## WHAT YOU SHOULD DO
All of the data below should be written out exactly.
========
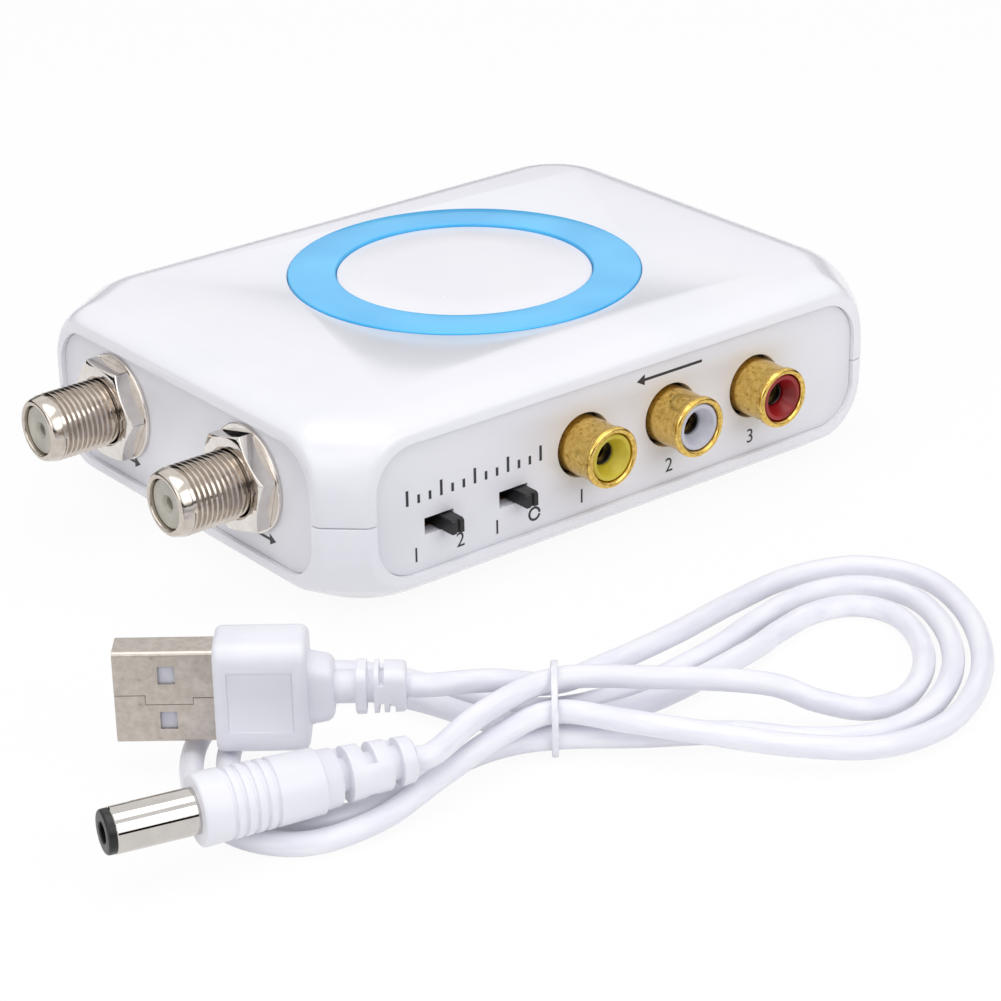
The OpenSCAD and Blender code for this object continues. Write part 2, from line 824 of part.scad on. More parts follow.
module main_board() color("green") at_case()
    difference() {
        translate([0, 0, board_height])
            rounded_bar(board_l, board_w, board_r, board_t);
        at_corners(boss_in_x, boss_in_y)
            translate([0, 0, board_height - over])
                cylinder(h = board_t + 2 * over, r = boss_r + boss_gap);
        at_standoffs()
            translate([0, 0, board_height - over])
                cylinder(h = board_t + 2 * over, r = board_screw_r + screw_fit);
    }

module board_screws() color("silver") at_case()
    at_standoffs() {
        translate([0, 0, board_top])
            cylinder(h = board_screw_head_t, r = board_screw_head_r);
        translate([0, 0, board_height - board_screw_bite + screw_fit])
            cylinder(h = board_t + board_screw_bite - screw_fit + board_screw_head_t / 2, r = board_screw_r);
    }

module rf_can() color("lightgray") at_case()
    difference() {
        translate([can_left, f_pair_y - can_w / 2, board_top])
            cube([can_l, can_w, can_top - board_top]);
        translate([can_left + can_wall, f_pair_y - can_w / 2 + can_wall, board_top - over])
            cube([can_l - 2 * can_wall, can_w - 2 * can_wall, can_top - board_top + 2 * over]);
        at_sockets()
            translate([0, 0, panel_in - can_in - can_wall - over])
                cylinder(h = can_wall + 2 * over, r = f_thread_r + f_fit);
    }

module rf_can_lid() color("gainsboro") at_case() {
    reach = can_fit + can_wall;
    translate([can_left - reach, f_pair_y - can_w / 2 - reach, can_top - can_skirt])
        difference() {
            cube([can_l + 2 * reach, can_w + 2 * reach, can_skirt + can_lid_t]);
            translate([can_wall, can_wall, -over])
                cube([can_l + 2 * can_fit, can_w + 2 * can_fit, can_skirt + over]);
        }
}

module modulator_chip() color("dimgray") at_case()
    translate([can_x, f_pair_y, board_top]) {
        translate([-chip_w / 2, -chip_l / 2, chip_leg_t])
            cube([chip_w, chip_l, chip_h]);
        for (side = [-1, 1])
            for (k = [0 : chip_legs - 1])
                translate([side * (chip_w + chip_leg) / 2,
                    (k + 1 / 2 - chip_legs / 2) * chip_l / chip_legs, 0])
                    translate([-chip_leg, -chip_leg_w / 2, 0])
                        cube([2 * chip_leg, chip_leg_w, 2 * chip_leg_t]);
    }

module tuning_coil() color("silver") at_case()
    translate([can_x, f_pair_y + can_w / 4, board_top]) {
        translate([-coil_w / 2, -coil_w / 2, 0])
            cube([coil_w, coil_w, coil_h]);
        cylinder(h = coil_h + coil_slug_t, r = coil_slug_r);
    }

module crystal() color("silver") at_case()
    translate([can_x, f_pair_y - can_w / 4, board_top]) {
        rounded_bar(crystal_l, crystal_w, crystal_round, crystal_base_t);
        rounded_bar(crystal_l - 2 * crystal_base_t, crystal_w - 2 * crystal_base_t,
            crystal_round - crystal_base_t, crystal_h);
    }

module capacitors() color("midnightblue") at_case()
    for (share = cap_shares)
        translate([share[0] * board_l / 2, share[1] * board_w / 2, board_top]) {
            translate([-cap_r - cap_base_w / 2, -cap_r - cap_base_w / 2, 0])
                cube([2 * cap_r + cap_base_w, 2 * cap_r + cap_base_w, cap_base_t]);
            cylinder(h = cap_h, r = cap_r);
        }

module regulator() color("dimgray") at_case()
    translate([regulator_share[0] * board_l / 2, regulator_share[1] * board_w / 2, board_top]) {
        translate([-regulator_l / 2, -regulator_w / 2, 0])
            cube([regulator_l, regulator_w, regulator_h]);
        translate([-regulator_l / 2, 0, 0])
            cube([regulator_l, regulator_w / 2 + regulator_tab, regulator_tab_t]);
        for (side = [-1, 1])
            translate([side * regulator_l / 3 - regulator_tab_t / 2, -regulator_w / 2 - regulator_leg, 0])
                cube([regulator_tab_t, regulator_w, regulator_tab_t]);
    }

// A threaded aerial socket's barrel, from its mouth to inside the can. Under its nut it is
// drawn at the thread's root, which the nut's thread fills
module f_barrel() {
    difference() {
        union() {
            translate([0, 0, -f_inner_l])
                cylinder(h = f_inner_l + f_reach - f_chamfer, r = f_root_r);
            translate([0, 0, f_washer_t + f_nut_t])
                cylinder(h = f_reach - f_chamfer - f_washer_t - f_nut_t, r = f_thread_r);
            translate([0, 0, f_reach - f_chamfer])
                cylinder(h = f_chamfer, r1 = f_thread_r, r2 = f_thread_r - f_chamfer);
            translate([0, 0, panel_in - panel_back - f_flange_t])
                cylinder(h = f_flange_t, r = f_flange_r);
        }
        translate([0, 0, -f_inner_l - over])
            cylinder(h = f_inner_l + f_reach + 2 * over, r = f_bore_r);
    }
}

module f_barrel_in() color("silver") at_case() at_socket(0) f_barrel();

module f_barrel_out() color("silver") at_case() at_socket(1) f_barrel();

module f_insulators() color("ivory") at_case()
    at_sockets()
        difference() {
            translate([0, 0, -f_inner_l])
                cylinder(h = f_inner_l + f_reach - f_recess, r = f_bore_r - plug_fit);
            translate([0, 0, -f_inner_l - over])
                cylinder(h = f_inner_l + f_reach + 2 * over, r = f_slot_r);
        }

module f_contacts() color("gold") at_case()
    at_sockets()
        translate([0, 0, -f_inner_l - f_contact_over])
            cylinder(h = f_inner_l + f_contact_over + f_reach - f_recess - f_contact_in,
                r = f_slot_r - plug_fit);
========
## RESULT
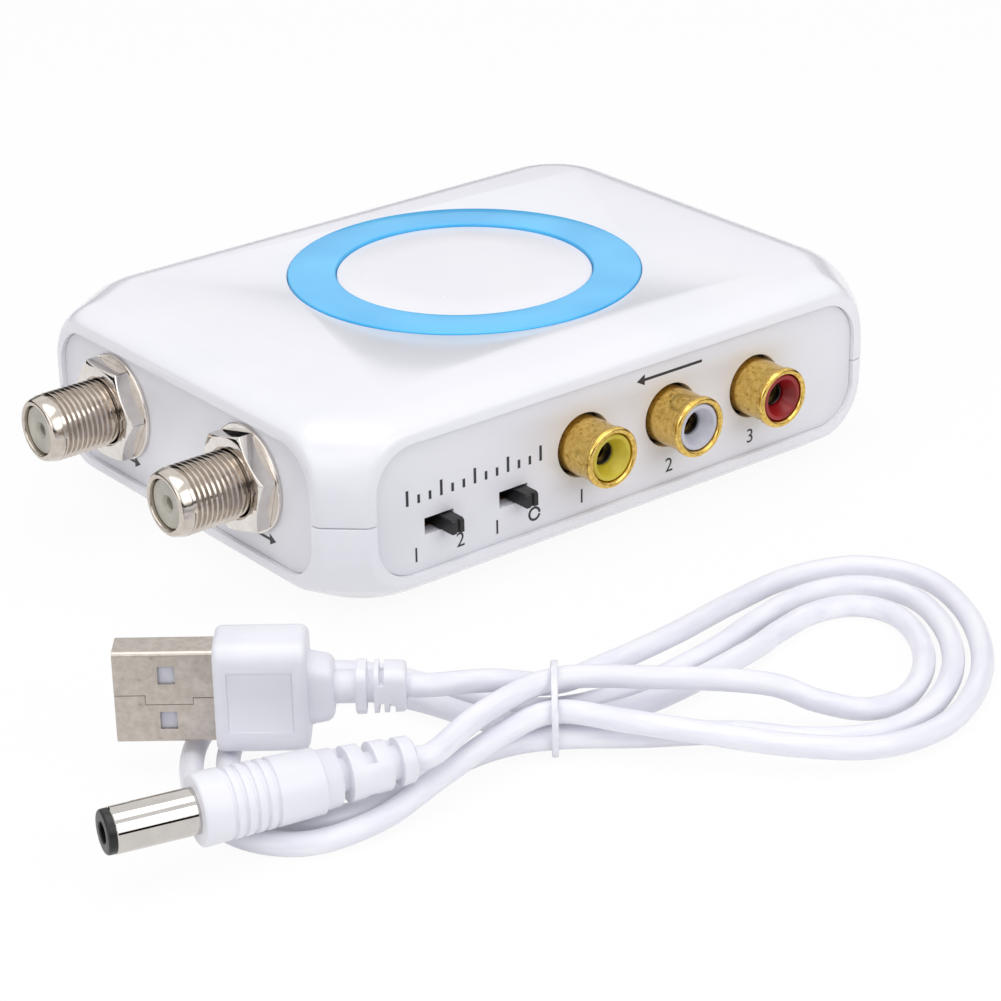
The OpenSCAD and Blender code for this object continues. Write part 2, from line 824 of part.scad on. More parts follow.
module main_board() color("green") at_case()
    difference() {
        translate([0, 0, board_height])
            rounded_bar(board_l, board_w, board_r, board_t);
        at_corners(boss_in_x, boss_in_y)
            translate([0, 0, board_height - over])
                cylinder(h = board_t + 2 * over, r = boss_r + boss_gap);
        at_standoffs()
            translate([0, 0, board_height - over])
                cylinder(h = board_t + 2 * over, r = board_screw_r + screw_fit);
    }

module board_screws() color("silver") at_case()
    at_standoffs() {
        translate([0, 0, board_top])
            cylinder(h = board_screw_head_t, r = board_screw_head_r);
        translate([0, 0, board_height - board_screw_bite + screw_fit])
            cylinder(h = board_t + board_screw_bite - screw_fit + board_screw_head_t / 2, r = board_screw_r);
    }

module rf_can() color("lightgray") at_case()
    difference() {
        translate([can_left, f_pair_y - can_w / 2, board_top])
            cube([can_l, can_w, can_top - board_top]);
        translate([can_left + can_wall, f_pair_y - can_w / 2 + can_wall, board_top - over])
            cube([can_l - 2 * can_wall, can_w - 2 * can_wall, can_top - board_top + 2 * over]);
        at_sockets()
            translate([0, 0, panel_in - can_in - can_wall - over])
                cylinder(h = can_wall + 2 * over, r = f_thread_r + f_fit);
    }

module rf_can_lid() color("gainsboro") at_case() {
    reach = can_fit + can_wall;
    translate([can_left - reach, f_pair_y - can_w / 2 - reach, can_top - can_skirt])
        difference() {
            cube([can_l + 2 * reach, can_w + 2 * reach, can_skirt + can_lid_t]);
            translate([can_wall, can_wall, -over])
                cube([can_l + 2 * can_fit, can_w + 2 * can_fit, can_skirt + over]);
        }
}

module modulator_chip() color("dimgray") at_case()
    translate([can_x, f_pair_y, board_top]) {
        translate([-chip_w / 2, -chip_l / 2, chip_leg_t])
            cube([chip_w, chip_l, chip_h]);
        for (side = [-1, 1])
            for (k = [0 : chip_legs - 1])
                translate([side * (chip_w + chip_leg) / 2,
                    (k + 1 / 2 - chip_legs / 2) * chip_l / chip_legs, 0])
                    translate([-chip_leg, -chip_leg_w / 2, 0])
                        cube([2 * chip_leg, chip_leg_w, 2 * chip_leg_t]);
    }

module tuning_coil() color("silver") at_case()
    translate([can_x, f_pair_y + can_w / 4, board_top]) {
        translate([-coil_w / 2, -coil_w / 2, 0])
            cube([coil_w, coil_w, coil_h]);
        cylinder(h = coil_h + coil_slug_t, r = coil_slug_r);
    }

module crystal() color("silver") at_case()
    translate([can_x, f_pair_y - can_w / 4, board_top]) {
        rounded_bar(crystal_l, crystal_w, crystal_round, crystal_base_t);
        rounded_bar(crystal_l - 2 * crystal_base_t, crystal_w - 2 * crystal_base_t,
            crystal_round - crystal_base_t, crystal_h);
    }

module capacitors() color("midnightblue") at_case()
    for (share = cap_shares)
        translate([share[0] * board_l / 2, share[1] * board_w / 2, board_top]) {
            translate([-cap_r - cap_base_w / 2, -cap_r - cap_base_w / 2, 0])
                cube([2 * cap_r + cap_base_w, 2 * cap_r + cap_base_w, cap_base_t]);
            cylinder(h = cap_h, r = cap_r);
        }

module regulator() color("dimgray") at_case()
    translate([regulator_share[0] * board_l / 2, regulator_share[1] * board_w / 2, board_top]) {
        translate([-regulator_l / 2, -regulator_w / 2, 0])
            cube([regulator_l, regulator_w, regulator_h]);
        translate([-regulator_l / 2, 0, 0])
            cube([regulator_l, regulator_w / 2 + regulator_tab, regulator_tab_t]);
        for (side = [-1, 1])
            translate([side * regulator_l / 3 - regulator_tab_t / 2, -regulator_w / 2 - regulator_leg, 0])
                cube([regulator_tab_t, regulator_w, regulator_tab_t]);
    }

// A threaded aerial socket's barrel, from its mouth to inside the can. Under its nut it is
// drawn at the thread's root, which the nut's thread fills
module f_barrel() {
    difference() {
        union() {
            translate([0, 0, -f_inner_l])
                cylinder(h = f_inner_l + f_reach - f_chamfer, r = f_root_r);
            translate([0, 0, f_washer_t + f_nut_t])
                cylinder(h = f_reach - f_chamfer - f_washer_t - f_nut_t, r = f_thread_r);
            translate([0, 0, f_reach - f_chamfer])
                cylinder(h = f_chamfer, r1 = f_thread_r, r2 = f_thread_r - f_chamfer);
            translate([0, 0, panel_in - panel_back - f_flange_t])
                cylinder(h = f_flange_t, r = f_flange_r);
        }
        translate([0, 0, -f_inner_l - over])
            cylinder(h = f_inner_l + f_reach + 2 * over, r = f_bore_r);
    }
}

module f_barrel_in() color("silver") at_case() at_socket(0) f_barrel();

module f_barrel_out() color("silver") at_case() at_socket(1) f_barrel();

module f_insulators() color("ivory") at_case()
    at_sockets()
        difference() {
            translate([0, 0, -f_inner_l])
                cylinder(h = f_inner_l + f_reach - f_recess, r = f_bore_r - plug_fit);
            translate([0, 0, -f_inner_l - over])
                cylinder(h = f_inner_l + f_reach + 2 * over, r = f_slot_r);
        }

module f_contacts() color("gold") at_case()
    at_sockets()
        translate([0, 0, -f_inner_l - f_contact_over])
            cylinder(h = f_inner_l + f_contact_over + f_reach - f_recess - f_contact_in,
                r = f_slot_r - plug_fit);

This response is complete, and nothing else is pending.